We first see Eunice Evers (Lorey Hayes) in 1972 giving evidence to the US Senate: the play shuttles between the chronological re-enactment of her career and her witness-stand commentary. It all begins so positively. Miss Evers arrives in Macon County, Alabama, to assist in a new government- funded health programme, part of which involves testing and treating the local men for "bad blood" or syphilis. Attractive, good-humoured, intimate with the culture, she's a superb intermediary between the white doctor and the understandably suspicious blacks who love her, and even name their gillee-dancing team "Miss Evers' Boys" after her.

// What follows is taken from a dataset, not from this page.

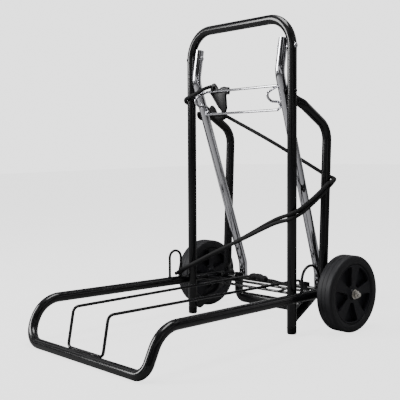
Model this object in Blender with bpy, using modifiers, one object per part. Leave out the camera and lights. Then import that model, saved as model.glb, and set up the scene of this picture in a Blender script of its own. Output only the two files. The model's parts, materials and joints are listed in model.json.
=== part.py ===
"""Folding luggage cart, modelled in metres with +Z up.

The cart stands on its two wheels and on the lip of its platform, so its posts
lean back a little. Everything is modelled upright in the cart's own frame,
with the posts vertical, and the stance empty then tips the whole cart.
"""
import math

import bmesh
import bpy
from mathutils import Matrix, Vector

# Driving dimensions
tube_r = 0.011
wire_r = 0.0033
gap = 0.0004
tube_sides = 4  # bevel_resolution: 12 sides
wire_sides = 2  # bevel_resolution: 8 sides

post_x = 0.168
post_top = 0.717
post_bend = 0.068
foot_h = 0.016

axle_y = 0.1135
axle_z = 0.0885
axle_r = 0.004
axle_end = 0.2740

wheel_r = 0.0885
wheel_w = 0.042
wheel_in = 0.2165
wheel_mid = wheel_in + wheel_w / 2
hub_r = 0.0685
pocket_r = 0.0655
pocket_depth = 0.012
pocket_count = 5
pocket_turn = math.radians(46)

side_x = 0.191  # side tube beside the posts
side_splay = 0.042  # outward run of the side tubes per metre forward
side_z = 0.0865
tail_y = 0.1600
lip_y = -0.462
lip_z = -0.0022
lip_top_y = -0.4190
lip_bend = 0.066
lip_corner_l = 0.052
lip_corner_r = 0.026

stay_top = (0.1400, 0.0030, 0.6710)
stay_knee = (0.1396, -0.0100, 0.5940)
stay_foot = (0.1278, 0.1450, 0.1234)
stay_end = (0.1274, 0.1463, 0.0884)
pivot_z = 0.651

leg_x = 0.1617
leg_plate_x = 0.1545
leg_low = (0.1180, 0.0750)
leg_high = (0.1340, 0.4700)
leg_pin = (0.0, 0.5510)

strut_x = 0.1550
strut_t = 0.003
strut_w = 0.026
strut_foot = (0.0135, 0.0270)

bail_x = 0.121
bail_y = 0.0090
bail_z = 0.5665
bail_r = 0.0027

deck_x = 0.062
deck_tail_x = 0.069
deck_front_y = lip_y + 0.0285
deck_z = 0.0885
deck_tail_z = 0.0967
tail_rod = (0.1463, 0.0787)
tail_rod_r = 0.0032

cord_r = 0.0045
rivet_r = 0.0025  # radius of a rivet's hole
stance_lean = math.radians(-1.31)


def stance_height():
    """Lift that sets the wheels' lowest points on the floor once the cart has leaned back."""
    return wheel_r - (axle_y * math.sin(stance_lean) + axle_z * math.cos(stance_lean))


def stance_middle():
    """Shift along Y that centres the leaned cart between its lip and the backs of its wheels."""
    front = lip_y * math.cos(stance_lean) - lip_z * math.sin(stance_lean) - tube_r
    back = axle_y * math.cos(stance_lean) - axle_z * math.sin(stance_lean) + wheel_r
    return -(front + back) / 2


def clear_scene():
    for obj in list(bpy.data.objects):
        bpy.data.objects.remove(obj, do_unlink=True)
    for group in list(bpy.data.collections):
        bpy.data.collections.remove(group)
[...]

But then the money dries up and the white doctor persuades his black counterpart and Miss Evers that the best way of being first in line for the next funds is by keeping Washington interested in disease. Specifically, by instigating a study that, in using living subjects, will surpass the Oslo Project that catalogued untreated syphilis in bodily remains. The consent of the men is never sought and they are tricked right down the line, getting told that the excruciating spinal taps they are given for research purposes are healing "back shots".

You sit watching Martin L Platt's beautifully acted production in an agony of frustration because at each stage where the Tuskegee Project might have been brought to a halt, the white doctor artfully plays on the fears and hopes of his colleagues. 1946, for example, sees the crucial advent of penicillin which, in curing white and black equally, gets rid of the racial slur around syphilis more decisively than the Project, in one of its aims, could ever do.

The play is admirable in the way that it pulls you into the nurse's dilemma while not relaxing its stringency about her well meaning, yet not blameless role. There's a wonderful scene towards the end when Tab Baker's excellent Willie Johnson, the eager little gillee-dancer whose "body was his freedom", limps in stiffly with a stick to confront the doctors and nurses in 1972. "Watch," he brusquely orders them, and he plays a record that he used to leap about to all those years ago. His immobility, but for his head nodding out the rhythm, is a rebuke of piercing eloquence.